А теперь прочитаем и то, что говорит Д. Н. Овсянико–Куликовский и о самом Вл. Соловьеве. Здесь мы читаем: «И прежде всего, в этом, для нас столь фантастическом мире отнюдь не скучно: там много радостей, много невинной веселости, там слышен порою беззаботный смех, там встретим и незлую шутку, и добрый юмор. — Большою ошибкою было бы думать, что мистики этого типа — люди угрюмые, всегда погруженные в замогильные чаяния, чуждые живой жизни и земных радостей… Мистики, как Франциск и наш Соловьев, конечно, аскеты, но их аскетизм, в своем роде, — умеренный, не доходящий до юродства… Мистики типа Франциска и Соловьева — вовсе не фанатики. Их вера несокрушима, как и их мистическая экзальтация, но у них нет того порабощения личности гнету властной идеи, которое составляет сущность фанатизма. Это — люди внутренно свободные, широкие, гуманные: строги к себе, они снисходительны к другим».

Мы уже и раньше, и притом без всякого Д. Н. ОвсяникоКуликовского, находили и юмор, и шутку, и баловство, и иронию как в личности Вл. Соловьева, так и в его произведениях. И вот как теперь говорит об этом Д. Н. ОвсяникоКуликовский, и говорит чрезвычайно метко: «В психологическом родстве с этим укладом натуры находится и свойственный таким мистикам, как Соловьев и Франциск, дар юмора и шутки… У Вл. Соловьева, в инвентаре его разнообразных выдающихся дарований, ярко проявлялся веселый дар остроумного юмориста. Его шутки в стихах и прозе, его пародии и крылатые меткие «тоіѕ» достаточно известны и не уступают православному творчеству Козьмы Пруткова»[511 — Все эти выдержки взяты из статьи Д. Н. Овсянико-Куликовского: Что такое мистика? (этюд) // Вестник Европы. 1916, октябрь. ].

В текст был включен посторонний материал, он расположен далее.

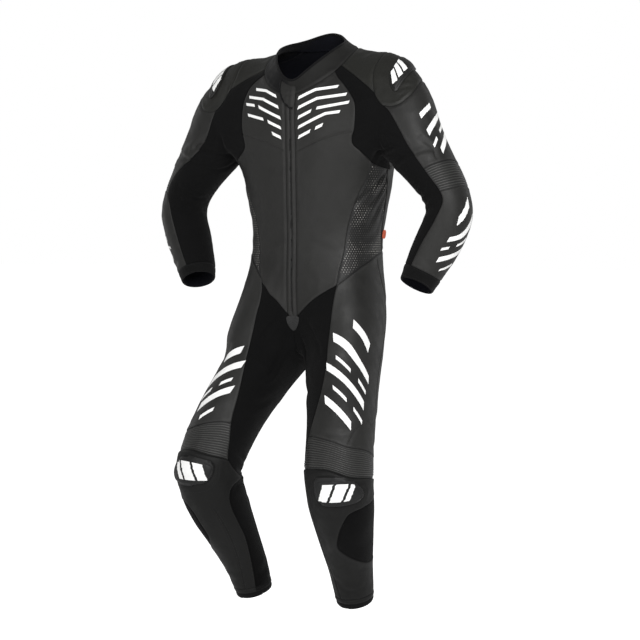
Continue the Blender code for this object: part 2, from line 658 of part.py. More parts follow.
def solid_from_patch(name, V, N, faces, outer, inner, inset):
    """Closed solid between two offsets of an open patch; offsets outward are positive.
    outer and inner are numbers or functions of the vertex number."""
    moved, border, _ = inset_border(V, N, faces, inset)
    tris = triangulate(V, faces)
    used = sorted({i for f in tris for i in f})
    number = {i: k for k, i in enumerate(used)}
    P = [moved.get(i, V[i]) for i in used]
    fo = outer if callable(outer) else (lambda i: outer)
    fi = inner if callable(inner) else (lambda i: inner)
    top = [p + N[i] * fo(i) for p, i in zip(P, used)]
    low = [p + N[i] * fi(i) for p, i in zip(P, used)]
    n = len(used)
    out = [[number[i] for i in f] for f in tris]
    out += [[number[i] + n for i in reversed(f)] for f in tris]
    for a, b in border:
        p, q = number[a], number[b]
        if a < b:                 # both pieces at a seam split the rim along the same diagonal
            out += [[q, p, p + n], [q, p + n, q + n]]
        else:
            out += [[q, p, q + n], [p, p + n, q + n]]
    return make_object(name, top + low, out)


# ------------------------------------------------------------------ build
def side_rows(rows, tag):
    k = 2 if tag == "_l" else 3
    return [(r[0], r[1], r[k]) for r in rows]


def build():
    V, F, where = build_cage()
    count = None
    coarse = None
    Vs, Fs, Ws = V, F, where
    for level in range(3):
        Vs, Fs, Ws = subdivide(Vs, Fs, Ws)
        if level == 0:
            coarse, count = (Fs.copy(), list(Ws)), len(Vs)
    form = Form(Vs, Fs, Ws)
    shell = Shell(Vs[:count], coarse[0], coarse[1])
    body = ("torso", "arm_l", "arm_r", "leg_l", "leg_r")
    # the zip strip, from the collar rim to its foot
    w = ZIP["half_width"]
    for tag, side in (("_l", 1), ("_r", -1)):
        pts = []
        for z in (-92, -110, -130, -170, -220, -300, -400, -500, -600, -640, -664):
            hit = form.tree["torso"].ray_cast(Vector((side * w, -400, z)), Vector((0, 1, 0)))
            pts.append(np.array(hit[0]))
        shell.cut(dense(pts), form, parts=("torso", "collar"))
    for name in ("front_edge", "side_front", "v_edge", "side_back", "waist", "stretch_outer", "armhole", "stretch_back",
                 "cup_out", "yoke_back", "elbow_top", "elbow_bottom", "groin_front", "hip_side", "groin_back",
                 "knee_top", "knee_bottom", "calf_edge"):
        for tag in ("_l", "_r"):
            line = seam_line(form, side_rows(SEAMS[name], tag), tag, name in CLOSED)
            shell.cut(line, form, closed=name in CLOSED, parts=("torso", "arm" + tag, "leg" + tag))
    for tag in ("_l", "_r"):
        for limb, s in (("arm", CUFF_AT), ("leg", HEM_AT)):
            rows = [(limb, s, a) for a in range(0, 360, 30)]
            shell.cut(seam_line(form, rows, tag, True), form, closed=True, parts=(limb + tag,))
        shell.cut(seam_line(form, SEAT_FOLD, tag), form, parts=("torso", "leg" + tag))
    line = [form.nearest(np.array([0.0, y, z])) for z, y in CROTCH_LINE]
    shell.cut(dense(line), form, parts=("torso", "leg_l", "leg_r"))
    return form, shell


def dense(points, step=6.0, closed=False):
    out = []
    pts = list(points) + ([points[0]] if closed else [])
    for a, b in zip(pts[:-1], pts[1:]):
        k = max(1, int(np.linalg.norm(b - a) / step))
        out += [a + (b - a) * (j / k) for j in range(k)]
    if not closed:
        out.append(pts[-1])
    return np.array(out)


SEEDS = {
    "collar": [("torso", 32, 180)], "zip": [("torso", -400, 0)],
    "back": [("torso", -250, 180)], "seat": [("torso", -600, 180)],
}
SIDE_SEEDS = {
    "front": [("torso", -400, 25)], "side": [("torso", -380, 82)], "stretch": [("arm", 100, 125)],
    "yoke": [("top", 0, 140)], "cup": [("arm", -20, 92)], "sleeve": [("arm", 130, 0)], "elbow_rib": [("arm", 258, 0)],
    "forearm": [("arm", 380, 0)], "cuff": [("arm", 490, 0), ("arm", 490, 165)], "thigh": [("leg", 80, 0)],
    "thigh_back": [("leg", 130, -100)], "groin": [("leg", 100, 180)], "knee_rib": [("leg", 235, 20)],
    "shin": [("leg", 380, 115), ("leg", 550, 20)], "calf": [("leg", 430, -90)], "hem": [("leg", 604, 60), ("leg", 604, 175)],
}


def name_regions(form, shell):
    reg = shell.regions()
    V = np.array(shell.V)
    centre = np.array([V[f].mean(0) for f in shell.faces])
    title = {}
    area = {}
    for i, f in enumerate(shell.faces):
        p = V[f]
        n = np.zeros(3)
        for k in range(1, len(f) - 1):
            n += np.cross(p[k] - p[0], p[k + 1] - p[0])
        area[reg[i]] = area.get(reg[i], 0) + np.linalg.norm(n) / 2
    clash = []

    def put(name, p):
        i = int(np.argmin(((centre - p) ** 2).sum(1)))
        r = reg[i]
        if r in title and title[r] != name:
            clash.append((title[r], name))
        title[r] = name
    for name, seeds in SEEDS.items():
        for s in seeds:
            put(name, form.at(*s, "_l"))
    for name, seeds in SIDE_SEEDS.items():
        for tag in ("_l", "_r"):
            for s in seeds:
                put(name + tag, form.at(*s, tag))
    # slivers join the neighbour they share most edge with
    for _ in range(6):
        share = {}
        for (a, b), use in shell.owner.items():
            if len(use) == 2 and reg[use[0]] != reg[use[1]]:
                x, y = reg[use[0]], reg[use[1]]
                for m, n in ((x, y), (y, x)):
                    if m not in title:
                        share.setdefault(m, {})
                        share[m][n] = share[m].get(n, 0) + np.linalg.norm(V[a] - V[b])
        if not share:
            break
        for m, options in share.items():
            n = max(options, key=options.get)
            if n in title:
                title[m] = title[n]
    return [title.get(r, "?") for r in reg], clash, area, reg


# ------------------------------------------------------------------ pieces lying on the panels
# outline rows (along, angle) on the left side; turn = how far round the right one sits
LAID = {
    "shoulder_cap": {"where": "arm", "left": [(8, 64), (-14, 71), (-42, 67), (-62, 50), (-80, 12), (-88, -20), (-86, -46),
                                              (-72, -60), (-56, -52), (-50, -30), (-42, 0), (-28, 24), (-10, 46)],
                     "turn": 0, "shift": 0, "edge": 2.4, "top": 5.5, "bevel": 16, "per_degree": 1.4, "lift": 0, "spacing": 15},
    "knee_slider": {"where": "leg", "left": [(269, 106), (263.5, 97), (263, 76), (264.5, 56), (268.5, 34), (277, 20), (288, 12),
                                             (295.5, 22), (296.5, 48), (296, 75), (294, 95), (284, 106)],
                    "turn": 27, "shift": -14, "edge": 6.0, "top": 12.0, "bevel": 9, "per_degree": 1.45, "lift": 0, "spacing": 8},
    "zip_flap": {"where": "torso", "left": [(-78, -13), (-100, -13), (-118, -10), (-132, -6), (-143, 0), (-146, 4), (-138, 6.5),
                                            (-116, 6.8), (-93, 7), (-93, 0), (-88, -6)],
                 "edge": 1.4, "top": 1.4, "bevel": 5, "per_degree": 2.25, "lift": 0, "spacing": 12},
    "gusset": {"where": "torso", "left": [(-636, 9), (-648, 9.5), (-664, 6), (-674, 0.5), (-664, -5), (-648, -8), (-636, -7.5)],
               "edge": 1.2, "top": 1.2, "bevel": 5, "per_degree": 2.1, "lift": 0, "spacing": 12},
    "side_tab": {"where": "torso", "left": [(-432, 103.5), (-432, 110), (-453, 110), (-453, 103.5)],
                 "edge": 1.0, "top": 1.0, "bevel": 5, "per_degree": 2.8, "lift": 5.0, "spacing": 7},
}


def inside(p, poly):
    odd = False
    for (x1, y1), (x2, y2) in zip(poly, poly[1:] + poly[:1]):
        if (y1 > p[1]) != (y2 > p[1]) and p[0] < (x2 - x1) * (p[1] - y1) / (y2 - y1) + x1:
            odd = not odd
    return odd


def to_edge(p, poly):
    best = 1e9
    for (x1, y1), (x2, y2) in zip(poly, poly[1:] + poly[:1]):
        dx, dy = x2 - x1, y2 - y1
        t = min(1, max(0, ((p[0] - x1) * dx + (p[1] - y1) * dy) / (dx * dx + dy * dy)))
        best = min(best, math.hypot(p[0] - x1 - t * dx, p[1] - y1 - t * dy))
    return best


def laid_piece(name, spec, form, ground, tag):
    """A piece whose underside follows the panels below it at LAY_GAP or more."""
    k = spec["per_degree"]
    turn = spec.get("turn", 0) if tag == "_r" else 0
    shift = spec.get("shift", 0) if tag == "_r" else 0
    poly = [(a + shift, (b + turn) * k) for a, b in spec["left"]]
    h = spec["spacing"]
    rim = []
    for (x1, y1), (x2, y2) in zip(poly, poly[1:] + poly[:1]):
        n = max(1, round(math.hypot(x2 - x1, y2 - y1) / h))
        rim += [(x1 + (x2 - x1) * i / n, y1 + (y2 - y1) * i / n) for i in range(n)]
    xs, ys = [p[0] for p in rim], [p[1] for p in rim]
    pts = list(rim)
    i = 0
    y = min(ys) + h * 0.5
    while y < max(ys):
        x = min(xs) + h * (0.5 if i % 2 else 1.0)
        while x < max(xs):
            if inside((x, y), poly) and to_edge((x, y), rim) > 0.62 * h:
                pts.append((x, y))
            x += h
        y += h * 0.87
        i += 1
    edges = [(j, (j + 1) % len(rim)) for j in range(len(rim))]
    out = delaunay_2d_cdt([Vector(p) for p in pts], edges, [], 1, 1e-6)
    flat, faces = out[0], [list(f) for f in out[2]]
    side = 1 if tag == "_l" else -1
    angles = [b for _, b in spec["left"]]
    low, high = min(angles) * k, max(angles) * k
    P, N, H, G = [], [], [], []
    for p in flat:
        a, b = p[0], p[1] / k
        if spec["where"] == "torso":
            r = math.radians(b)
            o = np.array([0.0, BODY_CENTRE_Y, a])
            d = np.array([side * math.sin(r), -math.cos(r), 0.0])
        else:
            o, (u, v, _) = form.on_axis(spec["where"] + tag, a)
            r = math.radians(b)
            d = u * math.cos(r) + v * math.sin(r)
        q = form.at(spec["where"], a, b, tag)
        n = form.normal(q)
        start = q + n * 30
        hit = ground.ray_cast(Vector(start), Vector(-n), 60)
        P.append(np.array(hit[0]) if hit[0] is not None else q)
        N.append(n)
        e = to_edge((p[0], p[1]), rim)
        t = min(1.0, e / spec["bevel"])
        H.append(spec["edge"] + (spec["top"] - spec["edge"]) * math.sin(t * math.pi / 2))
        G.append(LAY_GAP + 0.6 + spec["lift"] * (p[1] - low) / max(high - low, 1e-6))
    P, N, H, G = np.array(P), np.array(N), np.array(H), np.array(G)
    # the underside is straight between its points, so it is raised where a panel bulges between them
    for _ in range(4):
        base = P + N * G[:, None]
        lack = np.zeros(len(P))
        for f in faces:
            for w in ((1, 1, 1), (4, 1, 1), (1, 4, 1), (1, 1, 4), (1, 1, 0), (0, 1, 1), (1, 0, 1), (3, 3, 1), (1, 3, 3), (3, 1, 3)):
                w = np.array(w, float) / sum(w)
                q, n = w @ base[f], w @ N[f]
                n /= np.linalg.norm(n)
                hit = ground.ray_cast(Vector(q + n * 20), Vector(-n), 60)
                if hit[0] is not None:
                    gap = (q - np.array(hit[0])) @ n
                    if gap < LAY_GAP:
                        lack[f] = np.maximum(lack[f], LAY_GAP - gap)
        if not lack.any():
            break
        G = G + lack
    base = P + N * G[:, None]
    top = base + N * H[:, None]
    m = len(P)
    count = {}
    good = []
    for f in faces:
        n = np.cross(P[f[1]] - P[f[0]], P[f[2]] - P[f[0]])
        if n @ N[f[0]] < 0:
            f = f[::-1]
        good.append(f)
        for a, b in zip(f, f[1:] + f[:1]):
            count[a, b] = 1
    tris = [list(f) for f in good] + [[i + m for i in reversed(f)] for f in good]
    for a, b in count:
        if (b, a) not in count:
            tris += [[b, a, a + m], [b, a + m, b + m]]
    return make_object(name, list(top) + list(base), tris)


KIND = {"collar": "collar", "stretch": "stretch", "groin": "stretch", "calf": "stretch", "elbow_rib": "rib",
        "knee_rib": "rib", "side": "side", "cuff": "cuff", "hem": "cuff"}


def main():
    for obj in list(bpy.data.objects):
        bpy.data.objects.remove(obj)
    form, shell = build()
    names, clash, area, reg = name_regions(form, shell)
    if clash:
        raise ValueError("the panels are not apart: %s" % clash)
    V, N = np.array(shell.V), np.array(shell.N)
    ground = []
    for name in sorted(set(names)):
        faces = [f for f, n in zip(shell.faces, names) if n == name]
        stem = name[:-2] if name[-2:] in ("_l", "_r") else name
        wall = WALL[KIND.get(stem, "leather")]
        faces = thin_out(V, N, faces, THIN)
        solid_from_patch(name, V, N, faces, 0.0, -wall, SEAM_GAP / 2)
        ground += faces
    tree = BVHTree.FromPolygons([Vector(p) for p in V], [tuple(f) for f in ground])
    for name, spec in LAID.items():
        if "turn" in spec:
            for tag in ("_l", "_r"):
                laid_piece(name + tag, spec, form, tree, tag)
        else:
            laid_piece(name, spec, form, tree, "_l")
    return form, shell, names, clash


if __name__ == "__main__":
    main()
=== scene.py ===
"""Looks of the one-piece leather motorcycle race suit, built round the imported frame.

Millimetres and degrees in the tables; the meshes are in metres.
X = wearer's left, -Y = wearer's front, +Z up.
"""
import bpy
import json
import math
import numpy as np
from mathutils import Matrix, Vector
from mathutils.bvhtree import BVHTree
from mathutils.kdtree import KDTree
from mathutils.geometry import delaunay_2d_cdt

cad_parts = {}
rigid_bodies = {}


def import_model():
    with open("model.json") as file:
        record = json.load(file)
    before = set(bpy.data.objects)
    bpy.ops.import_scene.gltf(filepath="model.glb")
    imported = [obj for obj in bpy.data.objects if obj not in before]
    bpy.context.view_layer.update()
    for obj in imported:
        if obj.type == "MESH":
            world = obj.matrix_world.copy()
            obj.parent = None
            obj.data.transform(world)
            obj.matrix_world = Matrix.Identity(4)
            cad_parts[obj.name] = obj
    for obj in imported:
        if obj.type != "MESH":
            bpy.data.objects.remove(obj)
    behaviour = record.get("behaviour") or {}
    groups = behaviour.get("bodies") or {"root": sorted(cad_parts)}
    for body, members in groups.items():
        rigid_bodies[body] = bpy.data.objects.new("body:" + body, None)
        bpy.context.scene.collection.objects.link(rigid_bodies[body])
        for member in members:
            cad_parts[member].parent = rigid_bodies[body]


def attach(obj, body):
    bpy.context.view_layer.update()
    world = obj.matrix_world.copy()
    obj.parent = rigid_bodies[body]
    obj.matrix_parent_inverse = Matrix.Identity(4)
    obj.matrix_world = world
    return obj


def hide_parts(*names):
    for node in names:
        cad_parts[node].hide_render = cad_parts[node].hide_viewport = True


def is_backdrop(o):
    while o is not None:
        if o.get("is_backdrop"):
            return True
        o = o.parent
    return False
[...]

Нечего и говорить, что подобного рода характеристика основного настроения Вл. Соловьева отнюдь не может считаться окончательной ввиду чрезвычайного богатства его натуры и личности. Но такие характеристики все же очень важны, поскольку они вносят жизненную конкретность в ту мистику Вл. Соловьева, с которой в ее подлиннике никто не знаком, но которую почти все считают необходимым характеризовать таким унизительным термином. Если бы мистика Вл. Соловьева изучалась в ее подлинниках, то, вероятно, самый термин «мистика» нужно было бы или ставить в кавычках, или совсем отменить. Приходится весьма сожалеть, что Вл. Соловьев в популярном сознании читателей почти совсем не рассматривается в контексте всей мировой символики. Да эта мировая символика у историков философии и литературы тоже весьма мало популярна, так что история ее не только еще не написана, но, по–видимому, и вообще будет написана весьма нескоро. Ведь для того, чтобы ее изучить и написать, нужно прежде всего тончайшим образом проанализировать и то, что такое мистика, и то, что такое символика. А мы не знаем хорошенько даже того, что такое художественный образ. Когда анализируются художественные образы у того или иного писателя, то дело обычно сводится просто к изложению содержания того или иного произведения, но только изложение это относится в данном случае не ко всему произведению в целом, а к тому или иному его герою или к той или иной изображенной в нем ситуации. А если бы у нас была такая история мировой символики или хотя бы некоторые попытки ее написания, то мы убедились бы, что основной «мистический» или «художественный» образ у Вл. Соловьева (тут неизвестно, как его квалифицировать) оказался бы для нас отнюдь не мистичнее того, что мы находим и у других мировых писателей.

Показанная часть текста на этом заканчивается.